Concurrence avec les mendiants sénégalais
Les mendiantes venues de la sous-région ont une astuce bien rodée pour s’attirer la générosité des Dakarois. Elle consiste à poster des enfants de deux à trois ans non loin de l’endroit où elles prennent place afin d’interpeller les passants et de collecter plus facilement l’aumône.
Une pratique loin d’être du goût de certaines mendiantes sénégalaises, comme Maty Thiaw que semble beaucoup déranger la présence massive dans la capitale sénégalaise de ses collègues de la sous-région.

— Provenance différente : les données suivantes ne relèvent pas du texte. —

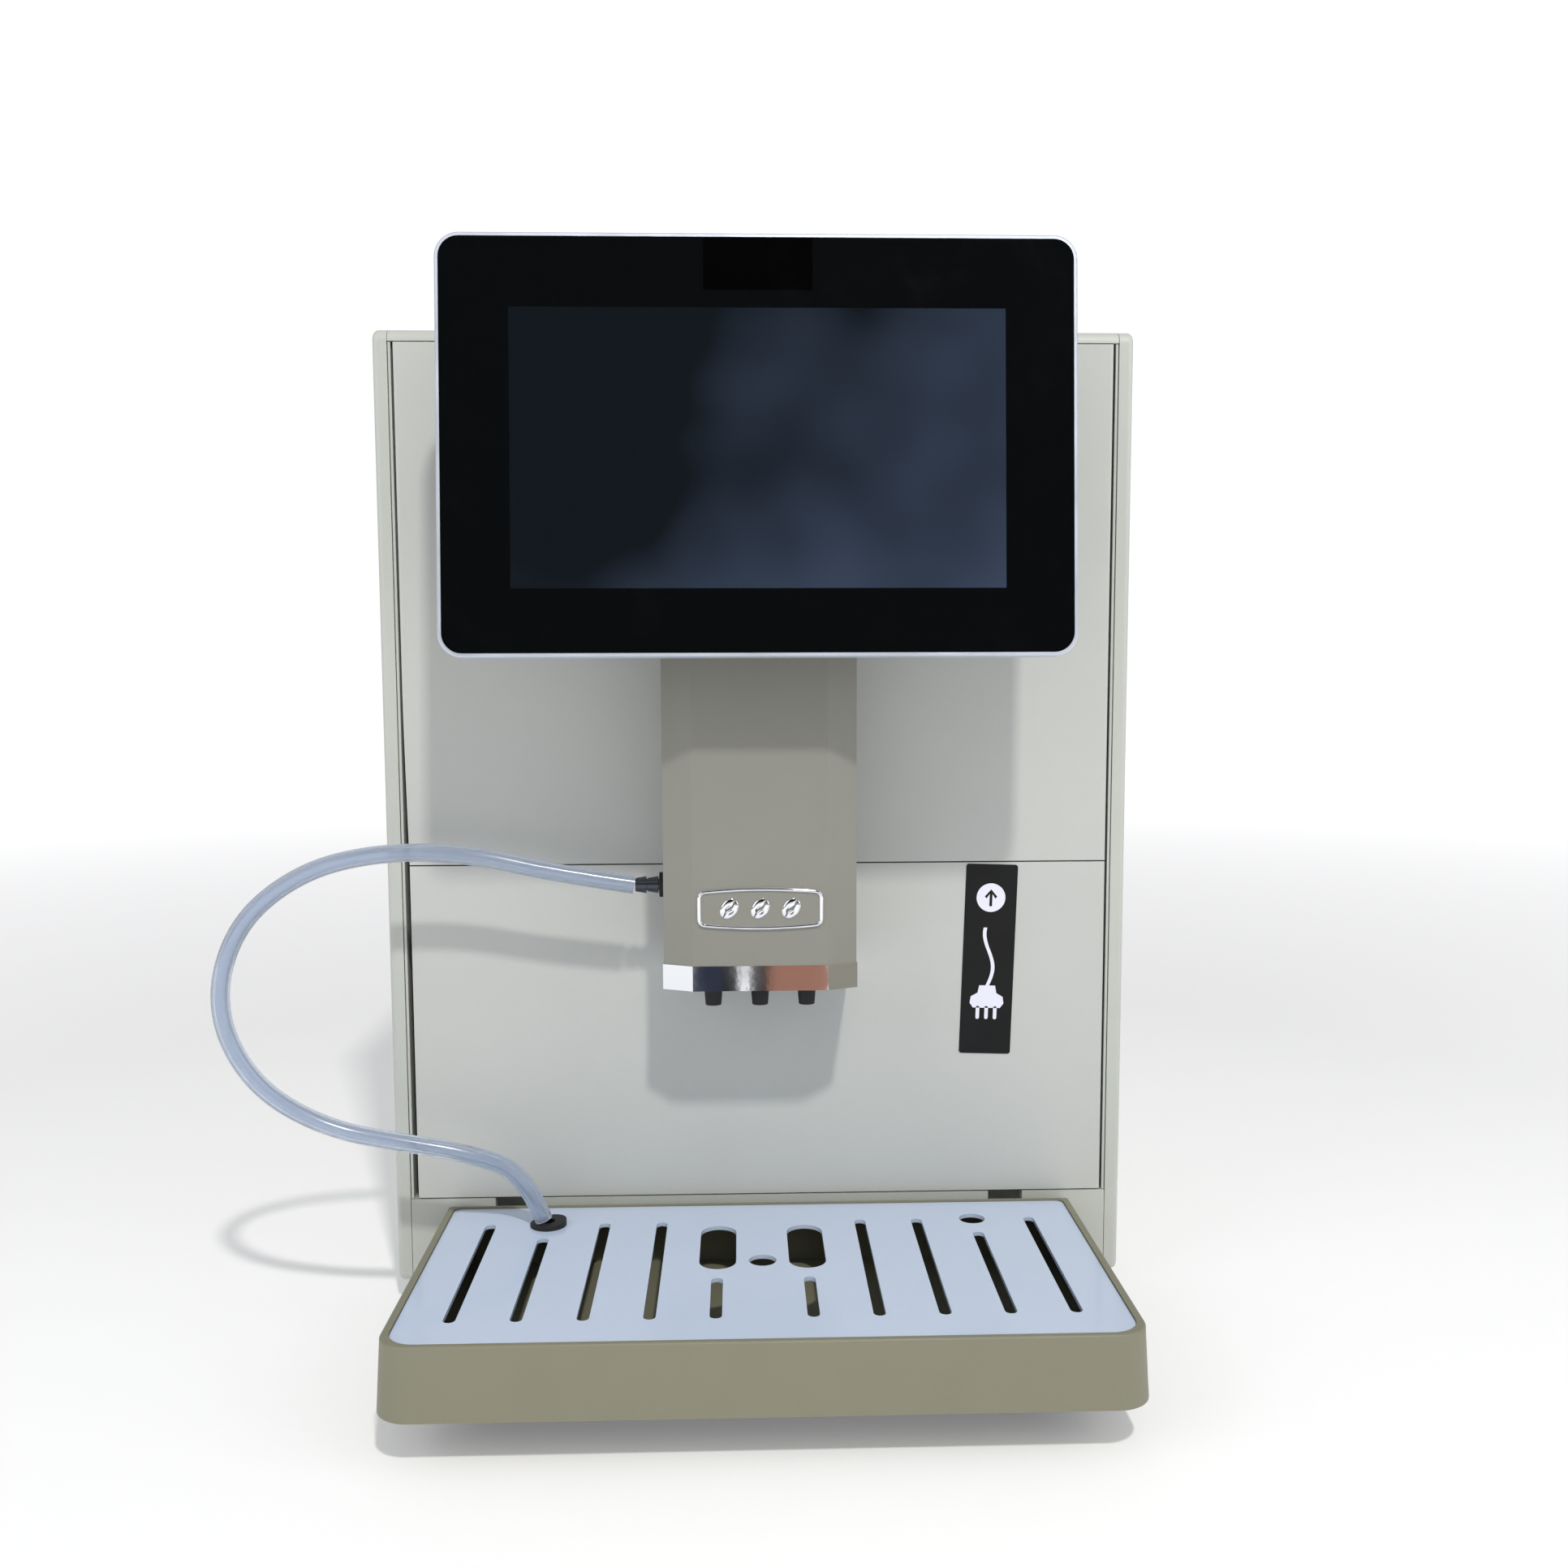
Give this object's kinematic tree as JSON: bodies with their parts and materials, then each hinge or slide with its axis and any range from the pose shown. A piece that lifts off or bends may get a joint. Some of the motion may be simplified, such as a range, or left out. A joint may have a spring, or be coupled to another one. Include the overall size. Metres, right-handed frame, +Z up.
{
  "type": "hot coffee vending machine",
  "caption": "Tabletop bean-to-cup coffee machine: hinged front door with touch screen, height-adjustable spout, milk hose, pull-out drip tray, lids and a full brewer inside.",
  "frame": {"origin": "centre of the footprint on the table: midway between the tray's front edge and the cabinet's back, and midway between the side panels", "axes": "+Z up, front of the machine faces -Y, +X to the right as seen from the front"},
  "size_m": [0.4629, 0.54, 0.5307],
  "materials": {
    "aluminium": "bead blasted anodised",
    "black_glass": "black printed touch glass",
    "black_plastic": "black glass-filled nylon",
    "brass": "machined brass",
    "cast_alloy": "die-cast alloy",
    "chrome": "bright plated",
    "circuit": "green circuit board",
    "clear_plastic": "smoked clear tank plastic",
    "display": "display module",
    "label_black": "black printed film",
    "plate_white": "white coated steel",
    "rubber": "black rubber",
    "silicone": "clear silicone hose",
    "stainless": "stainless vessel",
    "steel_sheet": "galvanised sheet",
    "taupe_plastic": "taupe painted plastic",
    "tray_beige": "beige moulded plastic",
    "white_panel": "off-white powder-coated sheet",
    "white_shell": "fine textured off-white ABS"
  },
  "bodies": {
    "cabinet": {"base_pan": "steel_sheet", "plinth": "white_shell", "tray_shelf": "black_plastic", "feet": "rubber", "side_panel_left": "white_shell", "side_panel_right": "white_shell", "trim_strips": "white_shell", "back_panel": "white_panel", "top_cover": "white_shell", "hinge_pins": "stainless", "door_bumpers": "rubber", "equipment_shelf": "steel_sheet", "grinder_body": "cast_alloy", "bean_hopper": "clear_plastic", "brew_frame": "steel_sheet", "brew_chamber": "black_plastic", "brew_motor": "steel_sheet", "grounds_bin": "black_plastic", "coffee_boiler": "stainless", "steam_boiler": "stainless", "pump": "brass", "water_pipes": "stainless", "outlet_pipe": "stainless", "water_tank": "clear_plastic", "power_supply": "steel_sheet", "control_board": "circuit", "valve_block": "brass", "fan_frame": "black_plastic", "mains_inlet": "black_plastic", "switch_bezel": "black_plastic"},
    "door": {"door_frame": "black_plastic", "upper_panel": "white_panel", "lower_panel": "white_panel", "instruction_label": "label_black", "touch_glass": "black_glass", "screen_frame": "aluminium", "display_module": "display", "screen_shell": "black_plastic", "screen_bracket": "steel_sheet", "spout_rail": "cast_alloy"},
    "spout": {"spout_cover": "taupe_plastic", "spout_tip": "chrome", "spout_manifold": "black_plastic", "nozzles": "rubber", "spout_carriage": "black_plastic", "spout_badge": "taupe_plastic", "milk_washer": "rubber", "milk_fitting": "black_plastic", "milk_hose": "silicone"},
    "drip_tray": {"tray_pan": "tray_beige", "drip_plate": "plate_white", "hose_grommet": "rubber"},
    "hopper_lid_body": {"hopper_lid": "white_shell"},
    "tank_lid_body": {"tank_lid": "white_shell"},
    "power_rocker_body": {"power_rocker": "black_plastic"},
    "grinder_burr_body": {"grinder_burr": "stainless"},
    "fan_rotor_body": {"fan_rotor": "black_plastic"},
    "drive_screw_body": {"drive_screw": "stainless"},
    "brew_piston_body": {"brew_piston": "black_plastic"}
  },
  "joints": [
    {"name": "door_hinge", "type": "hinge", "parent": "cabinet", "child": "door", "pos_m": [0.165, -0.0935, 0.28], "axis": [0, 0, 1], "range_deg": [0, 95]},
    {"name": "spout_slide", "type": "slide", "parent": "door", "child": "spout", "axis": [0, 0, 1], "range_m": [0, 0.062]},
    {"name": "tray_slide", "type": "slide", "parent": "cabinet", "child": "drip_tray", "axis": [0, -1, 0], "range_m": [0, 0.19]},
    {"name": "hopper_lid_hinge", "type": "hinge", "parent": "cabinet", "child": "hopper_lid_body", "pos_m": [-0.065, 0.0794, 0.511], "axis": [-1, 0, 0], "range_deg": [0, 100]},
    {"name": "tank_lid_hinge", "type": "hinge", "parent": "cabinet", "child": "tank_lid_body", "pos_m": [0.105, 0.2554, 0.511], "axis": [-1, 0, 0], "range_deg": [0, 100]},
    {"name": "power_rocker_tilt", "type": "hinge", "parent": "cabinet", "child": "power_rocker_body", "pos_m": [-0.183, -0.058, 0.205], "axis": [0, 1, 0], "range_deg": [0, 12]},
    {"name": "burr_spin", "type": "hinge", "parent": "cabinet", "child": "grinder_burr_body", "pos_m": [-0.06, 0, 0.36], "axis": [0, 0, 1], "continuous": true},
    {"name": "fan_spin", "type": "hinge", "parent": "cabinet", "child": "fan_rotor_body", "pos_m": [-0.1, 0.255, 0.26], "axis": [0, 1, 0], "continuous": true},
    {"name": "screw_turn", "type": "hinge", "parent": "cabinet", "child": "drive_screw_body", "pos_m": [-0.008, 0, 0.2], "axis": [0, 0, 1], "range_deg": [0, 1440]},
    {"name": "piston_slide", "type": "slide", "parent": "cabinet", "child": "brew_piston_body", "axis": [0, 0, -1], "range_m": [0, 0.0301]}
  ],
  "couplings": [
    {"joint": "piston_slide", "follows": "screw_turn", "m_per_rad": 0.0011937}
  ]
}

“Elles sont omniprésentes à Dakar. Leur présence envahissante entrave fortement notre activité. Nos gains journaliers se trouvent diminués, car elles ne se contentent pas simplement de mendier, mais envoient également leurs enfants de très bas âge le faire”, fustige-t-elle.
“Les gens sont attendris par eux et ça c’est naturel. Nous, on n’a quasiment plus rien et c’est en grande partie à cause d’elles”, vitupère la quinquagénaire, assise sur un seau en plastique, non loin de l’Institut Islamique de Dakar.
Vivre avec la peur constante de se faire rapatrier
De peur d’être renvoyés dans leur pays d’origine, certains mendiants rechignent à toute discussion sur leur métier, la moindre question sur leur travail réveillant la crainte d’une opération de recensement en vue d’un éventuel rapatriement.
Yama, une Guinéenne accompagnée de son mari non-voyant, vit constamment avec cette peur. Elle confie que c’est parce qu’elle ne parvenait plus à joindre les deux bouts dans son pays, qu’elle a décidé de venir mendier au Sénégal. Selon elle, c’est un pays dont la population, “très généreuse”, fait beaucoup d’offrandes.
En mars 2022, le gouvernement sénégalais, de concert avec les autorités nigériennes, avait procédé au rapatriement d’au moins un millier de mendiants : 478 enfants, 413 femmes et 162 hommes venus de Kantché et Magaria, dans la région de Zinder, au Niger.